BSA dosing results in sub-target 5-FU levels in the majority of patients. PK- guided dosing can move 5-FU levels into the target range. Optimal dosing of 5-FU is associated with increased efficacy and reduced toxicity.
• Personalize dose to personalize medicine
• Reduce the risk of under dosing
• Optimize each individual patient’s dose based on their drug level
• Potentially improve outcomes with PK-guided dose adjustment.
Publications of Interest
Therapeutic drug monitoring of 5-fluorouracil.
Lee JJ, Beumer JH, Chu E. Cancer Chemother Pharmacol. 2016 78(3):447-464. Review.
This very recent and through review concluded: “Dose adjustment of 5-FU is feasible, and PK-based dosing can significantly improve clinical outcomes by reducing toxicities and improving efficacy.”
Prospective, multi-center study of 5-fluorouracil (5-FU) therapeutic drug management (TDM) in metastatic colorectal cancer (mCRC) patients treated in routine clinical practice.
Wilhelm M, Mueller L, Miller MC, et al. Clin Colorectal Cancer. 2016; 15(4):381-388.
Like a number of earlier studies, inter-patient variability of 5-FU level was high and the majority of the patients were under dosed (64%). PK guided dosing controlled variability of exposure, and adjusted patients into the target AUC range by the fourth cycle (p<0.001). PK-guided dose adjustment according to published algorithms was easy to manage in routine practice. Physicians followed the dosing recommendations and were able to administer higher doses without an increase in toxicity.
Individual Fluorouracil Dose Adjustment Based on Pharmacokinetic Follow-Up Compared With Conventional Dosage: Results of a Multicenter Randomized Trial of Patients With Metastatic Colorectal Cancer.
Gamelin E, Delva R, Jacob J, et al. J Clin Oncol. 2008 May 1;26(13):2099-105.

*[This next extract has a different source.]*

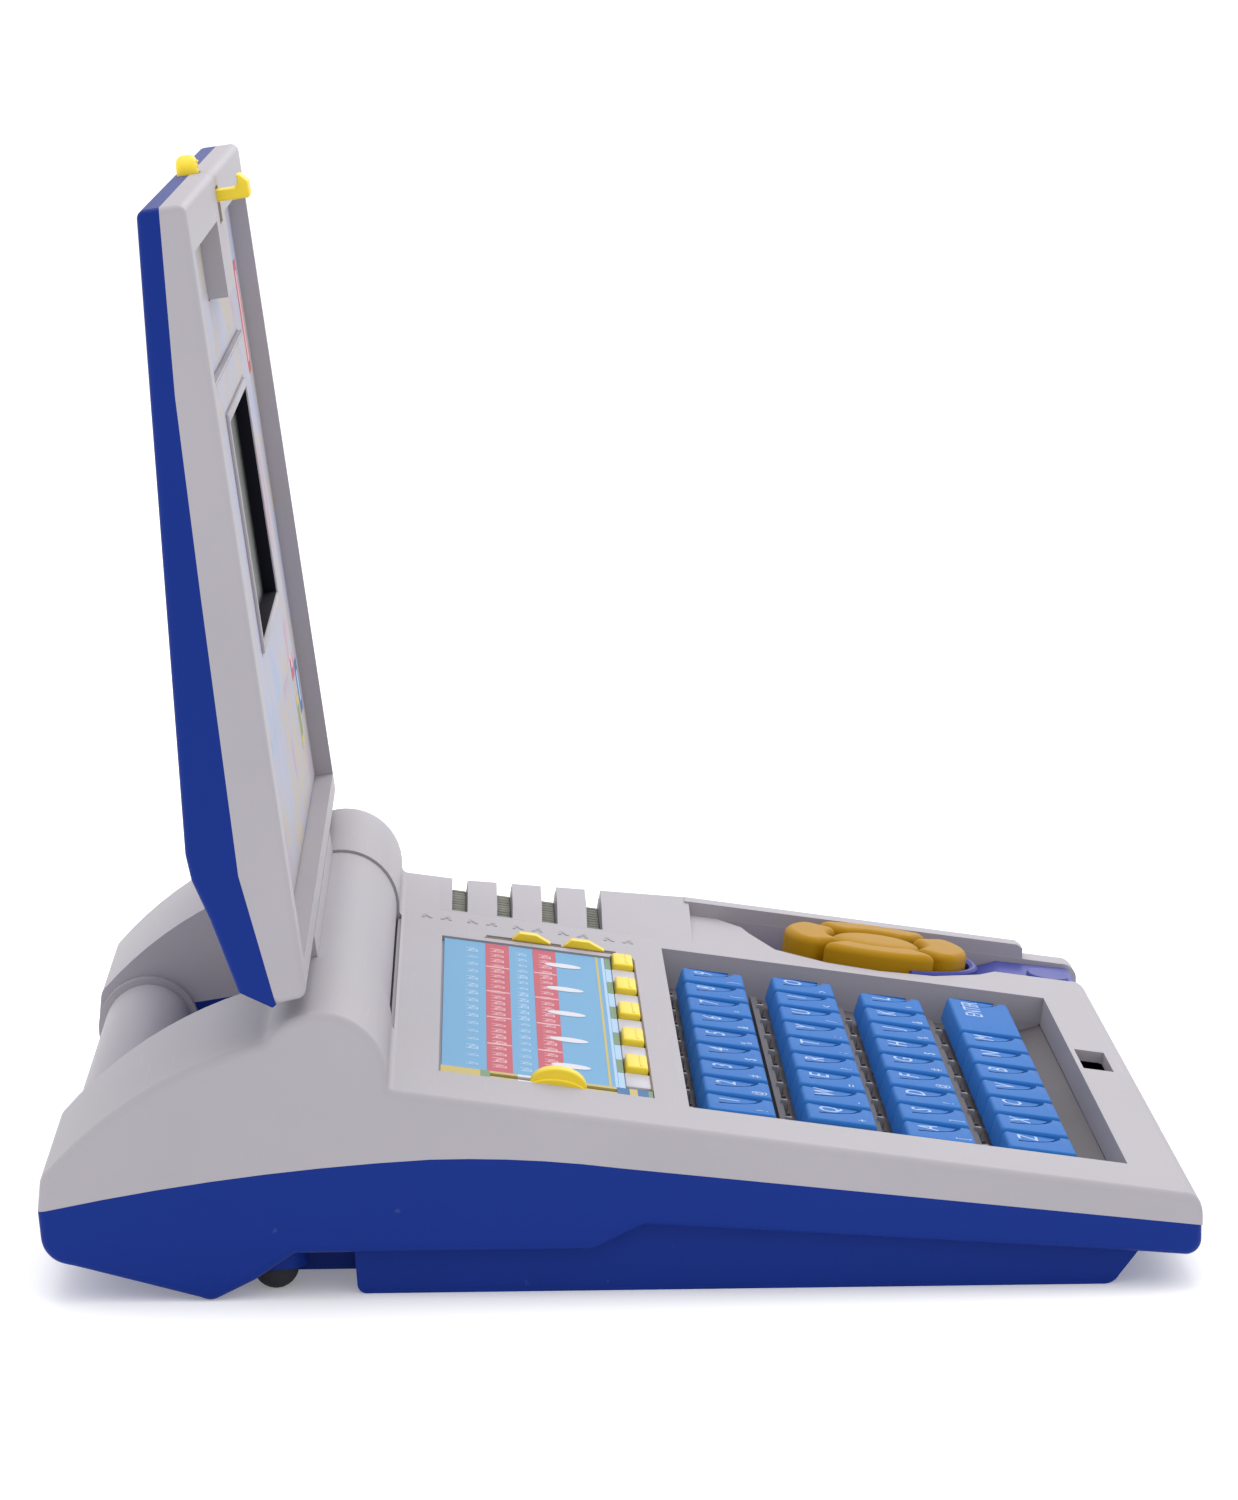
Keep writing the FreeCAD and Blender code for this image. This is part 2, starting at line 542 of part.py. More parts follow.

In this phase III trial studied 208 late stage CRC who were either dosed by BSA or had their doses adjusted based on their 5-FU level. In the Pharmacokinetically (PK) guided arm doses were adjusted to achieve a target exposure (AUC). The majority of patients required dose adjustment to receive the target level of 5-FU resulting in a higher mean dose and a wider range of doses than in the BSA arm, where adjustments were made only for toxicity. Objective response rate correlated with 5-FU levels. The patients who had their doses adjusted had higher overall response rate and reduced toxicity. Though not powered to demonstrate survival, PK guided dosed patients had 6 months longer median survival, which tended toward statistical significance.
Modeling the 5-fluorouracil area under the curve versus dose relationship to develop a pharmacokinetic dosing algorithm for colorectal cancer patients receiving FOLFOX6.
Kaldate RR, Haregewoin A, Grier CE, Hamilton SA, McLeod HL. Oncologist. 2012;17(3):296-302.
This study established a dose adjustment algorithm to achieve optimal 5-FU levels using moderate changes in dose.
A community-based multicenter trial of pharmacokinetically guided 5-fluorouracil dosing for personalized colorectal cancer therapy.
Patel JN, O’Neil BH, Deal AM, et al. Oncologist. 2014 Sep;19(9):959-65
From five community and one academic center 70 CRC patients received mFOLFOX6 with pharmacokinetically guided dose adjustments after the first cycle. This study demonstrated that oncologists were successful in adjusting their patient’s doses so that their 5-FU levels were within target range. In cycle 4 patients had a significantly higher odds ratio of not being under dosed compared to cycle 1: OR: 2.29; p=0.037. Compared to historical data there was also a reduction in mucositis and diarrhea, though the occurrence of neutropenia was similar.
Personalized Dosing via Pharmacokinetic Monitoring of 5-Fluorouracil Might Reduce Toxicity in Early- or Late-Stage Colorectal Cancer Patients Treated With Infusional 5-Fluorouracil-Based Chemotherapy Regimens.
Kline CL, Schiccitano A, Zhu J, et al. Clin Colorectal Cancer. 2014 Jun;13(2):119-26.
This was the first study that included patients in the adjuvant setting. There was a significant difference in disease free survival for those stage II/III patients who had their doses adjusted compared to the patinets in the BSA arm. PK guided dosing also resulted in longer progression free survival for stage IV patients, though it did not reach statistical significance. In addition to improved outcomes toxicity was also reduced in the dose adjustment arms.